What moved me most then is what moves me most now: the drumming of Jaki Liebezeit, which is the embodiment of the funky robot. It's jovial, empty and sound. Regimental, orchestral in its form, it's still rock and roll drums, and Jaki somehow turns the regiment on its side and provides an element of soul that is implicit. Big holes alllll over the place, always turning up in the same place with something minimally different from the last time. (Like listening to Al Jackson Jr. to see when or if he'd take a fill and how many notes.) Jaki has the kind of feel that differentiates clocks you wind from clocks you program.

He makes me want to pound on the steering wheel when I'm driving and listening to them, so I do.

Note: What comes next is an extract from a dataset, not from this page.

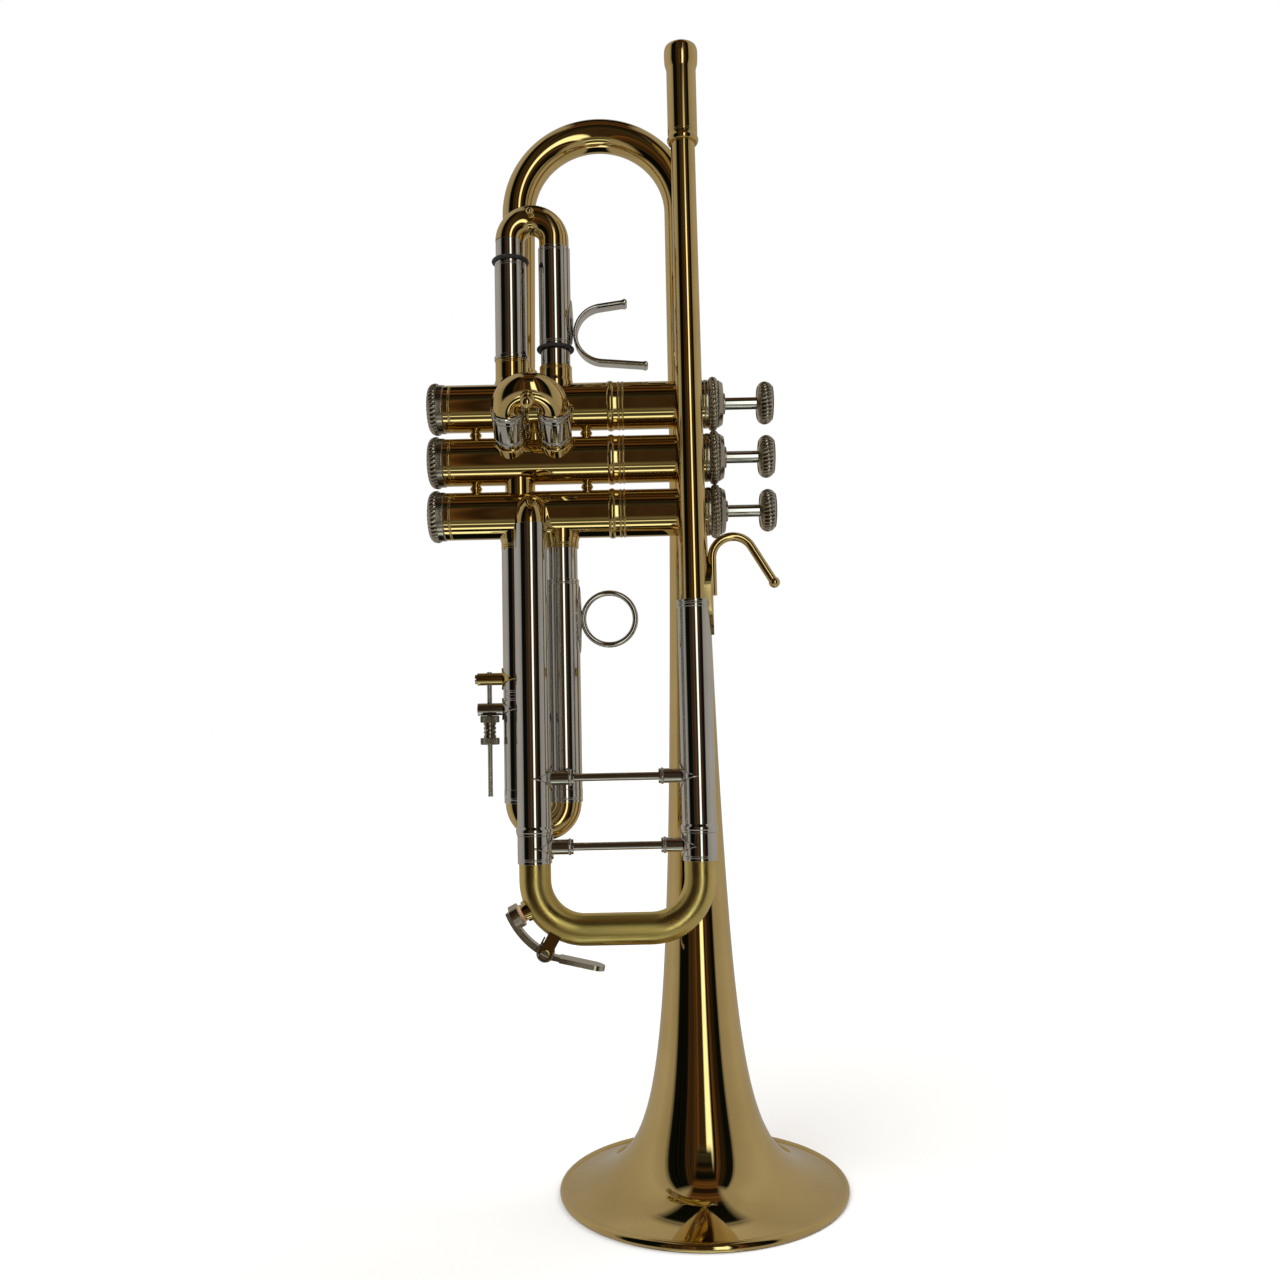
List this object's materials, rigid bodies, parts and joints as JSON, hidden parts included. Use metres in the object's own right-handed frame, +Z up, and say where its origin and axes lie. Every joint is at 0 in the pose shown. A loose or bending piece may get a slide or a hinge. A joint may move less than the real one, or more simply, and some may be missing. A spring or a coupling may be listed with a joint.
{
  "type": "trumpet",
  "caption": "Piston-valve trumpet standing on its bell: flared bell, leadpipe, tuning slide with water key, finger buttons and pull-out valve slides.",
  "frame": {"origin": "centre of the bell rim, in the plane the rim stands on", "axes": "+Z up the bell axis towards the mouthpiece end, +X towards the finger buttons, -Y towards the leadpipe and main tuning slide"},
  "size_m": [0.1718, 0.1222, 0.4822],
  "materials": {
    "lacquered_brass": "polished, lacquered",
    "satin_brass": "satin",
    "nickel_silver": "polished",
    "aged_nickel": "worn plating, knurled edges",
    "piston_nickel": "ground smooth",
    "pearl": "glossy, nacreous",
    "spring_steel": "drawn wire",
    "black_felt": "pressed felt",
    "black_rubber": "matte",
    "cork": "cork, unvarnished",
    "white_nylon": "moulded"
  },
  "bodies": {
    "horn": {"bell": "lacquered_brass", "bell_rim_wire": "lacquered_brass", "bell_braces": "lacquered_brass", "casing_elbows": "lacquered_brass", "mouthpiece_receiver": "lacquered_brass", "leadpipe": "lacquered_brass", "finger_hook": "lacquered_brass", "upper_sleeve": "nickel_silver", "lower_sleeve": "nickel_silver", "sleeve_brace": "nickel_silver", "valve_casing_1": "lacquered_brass", "valve_casing_2": "lacquered_brass", "valve_casing_3": "lacquered_brass", "casing_posts": "lacquered_brass", "valve_knuckles": "lacquered_brass", "bottom_caps": "aged_nickel", "top_caps": "aged_nickel", "cap_felts": "black_felt", "valve_guides": "white_nylon", "slide_ferrules": "lacquered_brass", "first_slide_fixed_tubes": "nickel_silver", "second_slide_fixed_tubes": "nickel_silver", "third_slide_fixed_tubes": "nickel_silver", "stop_rod_post": "lacquered_brass", "stop_rod": "nickel_silver", "stop_rod_screw": "aged_nickel", "slide_bumpers": "black_rubber"},
    "valve_1": {"piston_1": "piston_nickel", "finger_button_1": "aged_nickel", "button_pearl_1": "pearl", "valve_spring_1": "spring_steel"},
    "valve_2": {"piston_2": "piston_nickel", "finger_button_2": "aged_nickel", "button_pearl_2": "pearl", "valve_spring_2": "spring_steel"},
    "valve_3": {"piston_3": "piston_nickel", "finger_button_3": "aged_nickel", "button_pearl_3": "pearl", "valve_spring_3": "spring_steel"},
    "tuning_slide": {"tuning_bow": "satin_brass", "tuning_slide_tubes": "nickel_silver", "tuning_slide_brace": "nickel_silver", "water_key_nipple": "lacquered_brass", "water_key_saddle": "lacquered_brass", "water_key_pin": "aged_nickel", "water_key_spring": "spring_steel"},
    "water_key": {"water_key_lever": "aged_nickel", "water_key_cork": "cork"},
    "first_slide": {"first_slide_crook": "lacquered_brass", "first_slide_tubes": "nickel_silver", "first_slide_knob": "lacquered_brass", "thumb_saddle": "nickel_silver"},
    "second_slide": {"second_slide_crook": "lacquered_brass", "second_slide_tubes": "nickel_silver", "second_slide_knob": "lacquered_brass"},
    "third_slide": {"third_slide_crook": "lacquered_brass", "third_slide_tubes": "nickel_silver", "third_slide_brace": "nickel_silver", "finger_ring": "nickel_silver"},
    "stop_nut_pair": {"stop_nuts": "aged_nickel"}
  },
  "joints": [
    {"name": "valve_1_press", "type": "slide", "parent": "horn", "child": "valve_1", "axis": [-1, 0, 0], "range_m": [0, 0.0135], "stiffness_N_per_m": 60, "springref_m": -0.02, "deforming": ["valve_spring_1"]},
    {"name": "valve_2_press", "type": "slide", "parent": "horn", "child": "valve_2", "axis": [-1, 0, 0], "range_m": [0, 0.0135], "stiffness_N_per_m": 60, "springref_m": -0.02, "deforming": ["valve_spring_2"]},
    {"name": "valve_3_press", "type": "slide", "parent": "horn", "child": "valve_3", "axis": [-1, 0, 0], "range_m": [0, 0.0135], "stiffness_N_per_m": 60, "springref_m": -0.02, "deforming": ["valve_spring_3"]},
    {"name": "tuning_slide_pull", "type": "slide", "parent": "horn", "child": "tuning_slide", "axis": [0, 0, -1], "range_m": [0, 0.025]},
    {"name": "water_key_lift", "type": "hinge", "parent": "tuning_slide", "child": "water_key", "pos_m": [-0.06275, -0.037, 0.10708], "axis": [0, -1, 0], "range_deg": [0, 12]},
    {"name": "first_slide_pull", "type": "slide", "parent": "horn", "child": "first_slide", "axis": [0, 0, 1], "range_m": [0, 0.02]},
    {"name": "second_slide_pull", "type": "slide", "parent": "horn", "child": "second_slide", "axis": [0, -0.7738, 0.6334], "range_m": [0, 0.007]},
    {"name": "third_slide_pull", "type": "slide", "parent": "horn", "child": "third_slide", "axis": [0, 0, -1], "range_m": [0, 0.02]},
    {"name": "stop_nuts_travel", "type": "slide", "parent": "horn", "child": "stop_nut_pair", "axis": [0, 0, -1], "range_m": [0, 0.02]}
  ],
  "couplings": [
    {"joint": "stop_nuts_travel", "follows": "third_slide_pull", "ratio": 1}
  ]
}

It doesn't hurt that the riffs of Michael Karoli's violin and guitar, and the playfulness of Holger Czukay's bass are right in there with him. And Damo is... certainly right there with them too, if on some other plane entirely in his singing. For many years, I've believed that he's been yelling "Searching for my tractor/yes I am" throughout the epic "Halleluwah" from Tago Mago. Through the internet, I find the word is actually "brother" which disappoints me a little, having pictured Damo wandering the back forty in his cap and overalls for three decades by now.

But Jaki is the power administrator in this community; you may remember "No One Receiving" by Brian Eno, the lead off track on Before and After Science. That's Jaki at the drums, doing his Jaki thing for Eno, and it's probably one of the hardest rocking tracks of the noted producer has ever made.

Jaki is now doing music with an artist named Burnt Friedman, and it appears he's deep into dub today. Life after Can. He turns seventy next year, and he's still creating music that requires some listening and thinking.

Pretty cool, very funky, Jaki.

Comments

hoover factory said…
"Halleluwah" lasts 18 and a half minutes on Tago Mago - but it could stretch on for an hour or two (or more) and that groove would never get old. All hail Jaki!
Unknown said…
Good news...I think that around the turn of the most recent century, some of the NYC "kids" were getting into Ege Bamyasi and following it through to Tago Mago, though it could all be dust and ashes at this point so it's great that you "brung it up."
Unknown said…
Er um...and my POINT was going to be that I think most of the humans gravitating towards CAN are doing so because of the specific percussional aspects that you detailed here/in. FFS.
Anonymous said…
Jaki is one of my absolute favorite drummers....He's not a technical freak 'o nature like Christian Vander, but he plays all the wild patterns that I was never smart enough to imagine. Check out his work with Jah Wobble and -- especially -- Club Off Chaos....Psychodancing direct from the Cubist Lounge
Jeff Hart said…
the doleful lions had a great song that name checked jaki and can in their song "the sound of cologne" on their debut cd "motel swim".